Le conseguenze di una vita accusata come mondana presenta G. SCHNÜRER, Kerk en Beschaving in de Middeleeuwen, vol. II., Haarlem 1940, pp. 170-206). Un riesame del disprezzo del mondo a scopo di una santificazione più sicura offrirono le riforme, in primo luogo quelle benedettine, che sbocciarono nel centro dell'Europa medioevale, nella Francia, e che sono conosciute come qulle di Cluny e di Citeaux. La riforma cluniacense interpretò l'Ordo S. Benedicti in una forma ristretta, più severa, ma introdusse anche una novità: il rapporto più diretto con la curia romana, con il centro della Chiesa, con il Papato, perché ogni abbazia o priorato cercava di ottenere il privilegio della protezione della Sede Apostolica. Tramite questa protezione i Cluniacensi volevano rompere i legami feudali con tutte le loro conseguenze annesse alla protezione da parte di principi e della nobiltà cavalleresca. Lo sviluppo delle abbazie era stato troppo in mano dei grandi secolari.

La protezione apostolica significava che l'elezione dell'abate diveniva di nuovo una questione interna del monastero, che la potestà del vescovo diocesano veniva limitata in modo particolare riguardo all'interdetto, e che i monaci potevano appellarsi alla Sede Apostolica. La sottomissione umiliante ai poteri secolari venne sostituita con quella al vicario di Cristo, al papa. Inoltre la riforma cluniacense introdusse una organizzazione amministrativa e reale: le abbazie avevano un certo diritto di visita sulle fondazioni da esse realizzate: era l'inizio d'una centralizzazione di governo (Questo sviluppo è stato geograficamente descritto da F. VAN DER MEER, Atlas van de Westerse Beschaving, Amsterdam-Brussel, 1951, 70, carta 22).

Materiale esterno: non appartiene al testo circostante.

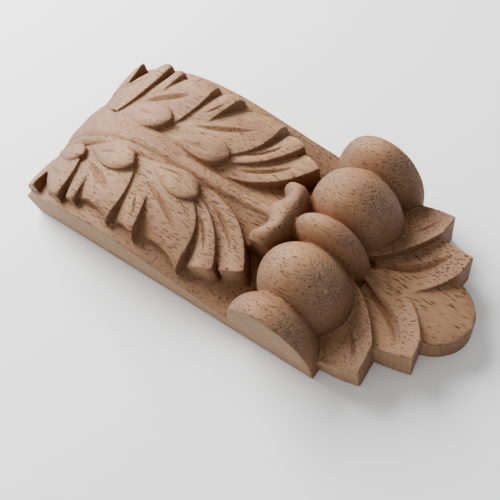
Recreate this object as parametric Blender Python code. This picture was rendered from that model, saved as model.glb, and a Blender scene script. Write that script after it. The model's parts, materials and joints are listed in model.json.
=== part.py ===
import math

import bmesh
import bpy
from mathutils import Matrix, Vector
from mathutils.bvhtree import BVHTree

# Carved wood applique: an arched board under acanthus leaves, a row of five olives
# and a palmette, all cut from one plank. It lies on its flat back at z = 0.
# Lengths in the tables are in millimetres from the straight left end of the board,
# and widths run out from the centre line, so one table serves both sides.

MM = 0.001

# The plank that the piece is cut from. Forms run past its faces by the margin, and the
# carved forms stand on a level sunk into the board.
LENGTH = 162.4
WIDTH = 70.0
PLANK_HEIGHT = 40.0
HALF_WIDTH = WIDTH / 2
MARGIN = 1.5
SUNK = 3.0

# The arched board under the leaves
BOARD_END = 129.1
CREST_AT = 42.0
CREST_HEIGHT = 23.4
LEFT_RISE = 13.5
FOOT_HEIGHT = 7.0
FOOT_RUN = 75.0
SEAT_HEIGHT = 8.6

# The height of the leaves over the board along the centre line
LEAF_LIFT = 4.0
LEAF_GAIN = 7.4
LEAF_SPAN = 95.0
LEAF_POWER = 2.0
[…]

Tale centralizzazione si sviluppò ancora di più nella riforma susseguente, in quella di Citeaux. L'abbazia-madre ricevette un dovere di visita, e l'unione amministrativa e centralizzante venne ancora rafforzata da "capitoli generali". Questi si celebravano ogni anno con la partecipazione prescritta delle abbazzie e dei priorati non tanto lontani, cioè dei cismontani; ed ogni tre anni s'aspettavano anche i deputati delle fondazioni ultramontane ed ultramarine ai capitoli, detti generalissimi. Tramite questi "capitoli", e grazie al suo compito di visitatore, l'abate di Citeaux aveva un potere almeno indiretto su tutte le abbazie, priorati e monasteri, che avevano accettato la riforma cistercense (F. VAN DER MEER, op. cit. 70, carta 23; SCHINÜRER, vol. II cit., pp. 292-93. Altre riforme come quelle di S. Nilo e di S. Romualdo in Italia e quella di Hirsau nella Germania cadono fuori del nostro saggio.

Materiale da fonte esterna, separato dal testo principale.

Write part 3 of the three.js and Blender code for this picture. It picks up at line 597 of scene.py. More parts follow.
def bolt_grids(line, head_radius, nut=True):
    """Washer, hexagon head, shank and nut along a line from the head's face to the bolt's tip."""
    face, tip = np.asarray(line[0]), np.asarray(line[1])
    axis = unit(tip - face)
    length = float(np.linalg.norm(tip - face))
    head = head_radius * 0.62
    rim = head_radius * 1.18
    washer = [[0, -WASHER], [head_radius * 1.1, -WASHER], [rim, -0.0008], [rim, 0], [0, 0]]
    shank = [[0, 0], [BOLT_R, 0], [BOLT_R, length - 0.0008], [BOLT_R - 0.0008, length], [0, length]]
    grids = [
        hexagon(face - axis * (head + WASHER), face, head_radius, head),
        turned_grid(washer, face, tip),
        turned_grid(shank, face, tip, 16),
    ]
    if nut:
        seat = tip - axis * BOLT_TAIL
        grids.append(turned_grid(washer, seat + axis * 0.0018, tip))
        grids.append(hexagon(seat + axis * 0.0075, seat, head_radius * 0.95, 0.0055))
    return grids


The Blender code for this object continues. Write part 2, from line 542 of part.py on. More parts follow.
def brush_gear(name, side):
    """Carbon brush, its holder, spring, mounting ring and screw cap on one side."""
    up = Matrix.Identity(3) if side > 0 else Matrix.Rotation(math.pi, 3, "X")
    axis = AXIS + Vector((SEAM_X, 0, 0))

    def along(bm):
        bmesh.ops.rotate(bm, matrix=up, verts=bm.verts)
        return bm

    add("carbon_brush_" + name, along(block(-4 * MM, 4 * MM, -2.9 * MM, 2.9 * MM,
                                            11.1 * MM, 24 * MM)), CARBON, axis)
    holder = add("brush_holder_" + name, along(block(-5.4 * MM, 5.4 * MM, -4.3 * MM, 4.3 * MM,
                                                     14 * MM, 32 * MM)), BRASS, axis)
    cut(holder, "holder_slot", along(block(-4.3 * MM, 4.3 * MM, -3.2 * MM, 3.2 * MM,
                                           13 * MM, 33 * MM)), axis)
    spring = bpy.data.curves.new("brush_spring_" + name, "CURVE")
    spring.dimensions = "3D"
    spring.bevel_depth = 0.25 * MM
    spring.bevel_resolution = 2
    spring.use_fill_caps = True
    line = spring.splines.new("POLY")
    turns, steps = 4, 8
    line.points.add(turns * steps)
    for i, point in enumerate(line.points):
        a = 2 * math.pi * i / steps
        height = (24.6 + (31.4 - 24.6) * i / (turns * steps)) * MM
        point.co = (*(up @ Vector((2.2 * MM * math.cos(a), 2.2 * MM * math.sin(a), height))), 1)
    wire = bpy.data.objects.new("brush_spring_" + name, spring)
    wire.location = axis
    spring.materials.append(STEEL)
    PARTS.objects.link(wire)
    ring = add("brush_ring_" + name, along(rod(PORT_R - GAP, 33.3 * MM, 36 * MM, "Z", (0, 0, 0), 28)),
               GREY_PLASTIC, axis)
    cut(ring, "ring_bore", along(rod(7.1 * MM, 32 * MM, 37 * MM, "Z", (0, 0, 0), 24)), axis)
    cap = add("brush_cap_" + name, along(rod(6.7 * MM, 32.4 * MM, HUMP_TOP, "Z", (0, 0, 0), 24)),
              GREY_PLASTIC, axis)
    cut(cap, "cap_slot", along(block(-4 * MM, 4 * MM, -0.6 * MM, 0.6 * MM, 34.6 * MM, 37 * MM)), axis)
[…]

Una buona orientazione offrono: P. COUSIN, Précis d'historie monastique, Paris 1958; G. DE BEAUFORT, La Charte de Charité et son évolution, RHE 49 (1954), pp. 391-437 e le diverse voci nei Dizionari e nelle Enciclopedie, come nel Lexicon für Theologie und Kirche e Die Religion in Geschichte und Gegenwart, negli ultimi anni completamente aggiornati). L'organizzazione fu codificata e descritta nella poi spesso applicata Carta Caritatis, cioè nelle Consuetudini, ossia Costituzioni cistercensi.